Oen's home practice also continued. Beginning at 3:00 a.m. Western Indonesia Time and lasting until after noon, Oen would see patients personally, often without any assistance. After making a diagnosis, he prepared prescriptions, with those he stamped and signed to be redeemed at a specific pharmacist and paid out of his own pocket. Patients who could pay for his services were merely asked to put money in a box near the door. Oen argued that all patients should be treated as equals, and that doctors "should be imbued with the spirit of service and put the patient's safety above all else." In this, Lo Siaw Ging considered Oen a mentor, and attributed his own pro bono practice to Oen's social mindedness and charity.

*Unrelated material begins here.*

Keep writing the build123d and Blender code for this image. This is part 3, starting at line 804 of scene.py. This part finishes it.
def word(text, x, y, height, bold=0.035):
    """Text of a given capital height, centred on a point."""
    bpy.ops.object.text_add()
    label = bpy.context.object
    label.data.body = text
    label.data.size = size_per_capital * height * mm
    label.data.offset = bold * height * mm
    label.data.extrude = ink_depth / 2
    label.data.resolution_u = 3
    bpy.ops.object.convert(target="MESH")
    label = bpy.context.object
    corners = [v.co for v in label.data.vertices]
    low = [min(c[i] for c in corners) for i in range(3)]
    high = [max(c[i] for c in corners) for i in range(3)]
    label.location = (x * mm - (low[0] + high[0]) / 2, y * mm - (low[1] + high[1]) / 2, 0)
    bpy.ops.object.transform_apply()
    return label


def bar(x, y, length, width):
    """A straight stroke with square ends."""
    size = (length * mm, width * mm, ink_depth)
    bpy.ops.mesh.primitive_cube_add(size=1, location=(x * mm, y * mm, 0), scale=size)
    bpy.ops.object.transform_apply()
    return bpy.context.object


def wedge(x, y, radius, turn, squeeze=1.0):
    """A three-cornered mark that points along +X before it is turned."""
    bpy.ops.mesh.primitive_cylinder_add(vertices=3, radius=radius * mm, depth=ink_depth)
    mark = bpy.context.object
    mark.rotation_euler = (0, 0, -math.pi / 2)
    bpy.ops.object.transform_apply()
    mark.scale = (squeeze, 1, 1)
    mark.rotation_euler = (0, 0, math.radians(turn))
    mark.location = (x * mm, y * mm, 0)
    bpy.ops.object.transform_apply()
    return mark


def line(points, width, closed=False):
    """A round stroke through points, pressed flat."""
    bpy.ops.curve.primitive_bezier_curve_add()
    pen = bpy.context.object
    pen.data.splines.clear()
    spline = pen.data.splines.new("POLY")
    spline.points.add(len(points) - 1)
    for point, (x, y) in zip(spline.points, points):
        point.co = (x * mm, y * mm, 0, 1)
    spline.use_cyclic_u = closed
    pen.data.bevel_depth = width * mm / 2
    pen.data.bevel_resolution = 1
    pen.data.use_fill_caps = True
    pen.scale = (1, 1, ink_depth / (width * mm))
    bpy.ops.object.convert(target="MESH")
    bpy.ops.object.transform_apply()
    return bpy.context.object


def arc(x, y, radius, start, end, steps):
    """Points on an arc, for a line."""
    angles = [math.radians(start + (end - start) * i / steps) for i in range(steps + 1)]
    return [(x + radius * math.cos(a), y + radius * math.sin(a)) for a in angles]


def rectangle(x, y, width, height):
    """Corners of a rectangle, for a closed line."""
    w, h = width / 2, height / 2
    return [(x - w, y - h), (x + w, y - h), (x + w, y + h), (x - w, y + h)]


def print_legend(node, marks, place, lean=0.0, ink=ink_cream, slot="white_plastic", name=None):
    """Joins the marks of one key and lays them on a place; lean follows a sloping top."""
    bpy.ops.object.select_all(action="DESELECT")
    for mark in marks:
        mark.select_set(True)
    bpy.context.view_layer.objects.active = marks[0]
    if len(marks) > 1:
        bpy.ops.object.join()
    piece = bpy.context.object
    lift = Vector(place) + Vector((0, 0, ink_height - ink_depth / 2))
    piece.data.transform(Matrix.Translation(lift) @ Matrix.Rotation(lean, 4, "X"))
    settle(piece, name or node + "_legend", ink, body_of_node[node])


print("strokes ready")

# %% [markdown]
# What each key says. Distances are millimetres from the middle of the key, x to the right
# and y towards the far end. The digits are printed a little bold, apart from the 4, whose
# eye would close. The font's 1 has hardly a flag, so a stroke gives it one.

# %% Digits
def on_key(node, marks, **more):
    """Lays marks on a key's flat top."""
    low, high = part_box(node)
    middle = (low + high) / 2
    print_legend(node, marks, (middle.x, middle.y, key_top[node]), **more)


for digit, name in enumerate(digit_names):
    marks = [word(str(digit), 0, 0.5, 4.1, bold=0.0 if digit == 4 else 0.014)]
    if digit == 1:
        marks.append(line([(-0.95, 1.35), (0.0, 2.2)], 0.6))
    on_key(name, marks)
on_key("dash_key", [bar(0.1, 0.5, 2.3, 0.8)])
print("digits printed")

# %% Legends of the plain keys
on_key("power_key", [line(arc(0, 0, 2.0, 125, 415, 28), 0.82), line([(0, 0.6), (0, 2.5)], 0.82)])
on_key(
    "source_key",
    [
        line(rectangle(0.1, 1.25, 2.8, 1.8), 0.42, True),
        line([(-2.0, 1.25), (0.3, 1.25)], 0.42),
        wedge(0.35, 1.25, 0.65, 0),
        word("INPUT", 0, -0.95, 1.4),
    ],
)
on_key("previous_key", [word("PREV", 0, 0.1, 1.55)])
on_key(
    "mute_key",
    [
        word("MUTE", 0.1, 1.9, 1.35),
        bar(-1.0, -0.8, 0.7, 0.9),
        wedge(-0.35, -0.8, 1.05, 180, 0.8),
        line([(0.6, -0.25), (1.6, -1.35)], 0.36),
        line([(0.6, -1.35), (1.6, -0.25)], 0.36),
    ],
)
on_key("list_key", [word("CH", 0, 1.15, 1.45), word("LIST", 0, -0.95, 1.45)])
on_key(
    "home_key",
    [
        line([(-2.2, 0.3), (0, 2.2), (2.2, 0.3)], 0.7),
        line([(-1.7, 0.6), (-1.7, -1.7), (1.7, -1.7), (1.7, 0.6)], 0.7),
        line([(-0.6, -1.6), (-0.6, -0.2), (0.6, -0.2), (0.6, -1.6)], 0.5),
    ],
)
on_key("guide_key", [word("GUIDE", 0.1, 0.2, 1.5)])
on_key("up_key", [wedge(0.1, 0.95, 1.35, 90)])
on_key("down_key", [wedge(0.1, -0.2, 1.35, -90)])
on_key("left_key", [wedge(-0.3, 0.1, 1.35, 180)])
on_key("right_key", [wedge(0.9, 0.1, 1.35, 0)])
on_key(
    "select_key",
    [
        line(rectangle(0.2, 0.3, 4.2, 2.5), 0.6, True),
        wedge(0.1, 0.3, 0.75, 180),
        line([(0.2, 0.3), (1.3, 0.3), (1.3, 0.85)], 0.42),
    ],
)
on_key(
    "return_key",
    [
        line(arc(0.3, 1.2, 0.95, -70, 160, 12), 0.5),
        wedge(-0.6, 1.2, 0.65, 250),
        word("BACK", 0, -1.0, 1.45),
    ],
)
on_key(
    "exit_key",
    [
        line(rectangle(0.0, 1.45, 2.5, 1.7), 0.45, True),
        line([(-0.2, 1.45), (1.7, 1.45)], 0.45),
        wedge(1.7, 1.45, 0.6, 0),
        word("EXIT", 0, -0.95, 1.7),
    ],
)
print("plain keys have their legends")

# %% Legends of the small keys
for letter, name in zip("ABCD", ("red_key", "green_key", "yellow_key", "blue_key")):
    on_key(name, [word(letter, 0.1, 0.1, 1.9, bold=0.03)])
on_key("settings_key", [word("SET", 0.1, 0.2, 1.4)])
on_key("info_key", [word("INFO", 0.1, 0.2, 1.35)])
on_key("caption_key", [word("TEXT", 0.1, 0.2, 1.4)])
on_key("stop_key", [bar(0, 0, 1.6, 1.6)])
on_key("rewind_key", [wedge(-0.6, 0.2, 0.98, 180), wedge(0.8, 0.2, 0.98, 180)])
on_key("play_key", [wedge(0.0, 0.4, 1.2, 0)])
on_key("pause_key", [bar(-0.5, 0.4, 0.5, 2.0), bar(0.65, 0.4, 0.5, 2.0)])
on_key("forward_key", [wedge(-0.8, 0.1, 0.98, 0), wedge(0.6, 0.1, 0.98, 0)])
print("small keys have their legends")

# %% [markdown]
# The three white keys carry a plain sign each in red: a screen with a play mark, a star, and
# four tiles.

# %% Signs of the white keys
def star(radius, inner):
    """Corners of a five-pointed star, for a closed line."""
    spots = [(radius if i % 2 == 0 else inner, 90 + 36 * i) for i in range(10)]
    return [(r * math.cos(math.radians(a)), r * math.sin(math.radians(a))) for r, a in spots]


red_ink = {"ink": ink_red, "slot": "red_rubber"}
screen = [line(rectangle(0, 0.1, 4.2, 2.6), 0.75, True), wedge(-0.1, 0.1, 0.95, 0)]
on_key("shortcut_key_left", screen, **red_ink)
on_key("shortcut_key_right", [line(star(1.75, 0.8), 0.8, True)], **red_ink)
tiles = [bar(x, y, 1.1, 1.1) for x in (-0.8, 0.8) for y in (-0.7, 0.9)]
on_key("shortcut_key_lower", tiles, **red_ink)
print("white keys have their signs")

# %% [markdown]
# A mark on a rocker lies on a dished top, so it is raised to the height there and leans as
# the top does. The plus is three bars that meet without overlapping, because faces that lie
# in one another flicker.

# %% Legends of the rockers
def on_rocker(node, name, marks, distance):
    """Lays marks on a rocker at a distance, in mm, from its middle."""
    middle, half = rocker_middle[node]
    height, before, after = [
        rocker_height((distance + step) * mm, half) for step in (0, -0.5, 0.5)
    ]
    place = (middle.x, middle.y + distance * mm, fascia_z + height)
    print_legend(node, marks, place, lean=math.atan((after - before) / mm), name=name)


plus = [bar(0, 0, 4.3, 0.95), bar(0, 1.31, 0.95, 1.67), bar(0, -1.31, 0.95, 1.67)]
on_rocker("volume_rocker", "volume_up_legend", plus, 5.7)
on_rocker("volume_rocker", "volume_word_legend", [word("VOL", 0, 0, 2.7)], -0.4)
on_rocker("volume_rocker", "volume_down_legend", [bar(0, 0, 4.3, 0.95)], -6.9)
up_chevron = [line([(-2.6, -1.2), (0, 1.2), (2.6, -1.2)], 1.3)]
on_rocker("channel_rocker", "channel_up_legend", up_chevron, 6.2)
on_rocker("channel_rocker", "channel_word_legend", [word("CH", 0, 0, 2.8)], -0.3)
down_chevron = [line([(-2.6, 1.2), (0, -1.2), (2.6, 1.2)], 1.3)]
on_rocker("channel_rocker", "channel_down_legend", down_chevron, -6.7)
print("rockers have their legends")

By 1976, Oen's health was deteriorating, and he had reduced his home practice to two days per week. He fell into a coma in April 1977. Oen died at Telogorejo Hospital, Semarang, on 30 October 1982. His body was brought to the Panti Kosala Hospital, where it lay in state. On 5 November, the Mangkunegaran Court held a funeral ceremony, led by Prince Mangkunegara VIII. A minute of silence was observed under the guidance of Mayor Soekatmo Prawirohadisebroto. Thousands of people lined the streets as Oen's body was escorted by palace officials to Tiong Ting Crematorium in a procession led by Sanyoto Sutopo Hadikusumo. He was survived by Corrie; the couple had no children.

==Legacy==
On 30 October 1979, Oen received the Satyalancana Kebaktian Sosial for his service to the Tentara Pelajar during the revolution. The Panti Kosala Hospital was renamed the Dr. Oen Hospital on 30 October 1983, commemorating his service to the hospital and Surakarta; a statue of Oen was dedicated at the hospital on 3 March 2003. During a 24 January 1993 ceremony, the Mangkunegaran Court granted Oen the title Kandjeng Raden Mas Toemenggoeng Hario Obi Darmohoesodo, one level higher than that Oen had received during his lifetime. In 2017, a biography of Oen was written by Ravando Lie and published by Kompas.

Regarding Oen's acceptance in the Mangkunegaran Court, the historian RM Daradjadi writes that the doctor's personal philosophy was similar to the Javanese concept of sepi ing pamrih rame ing gawe ("working with dedication without expecting material rewards"). Darmadjadi also links Oen's practice with the three values espoused by Prince Mangkunegara I in his Serat Wedhatama: rumangsa melu handarbeni ("sense of shared ownership"), melu hangrungkebi ("shared accountability"), and malat sarira hangrasa wani ("willingness to improve oneself"). Ravando Lie echoes this observation, noting that Oen's practice accorded with the Javanese philosophy of mamayu hayuning bawana, amemangun karyenak tyasing sesama ("to build this world is to make other people happy").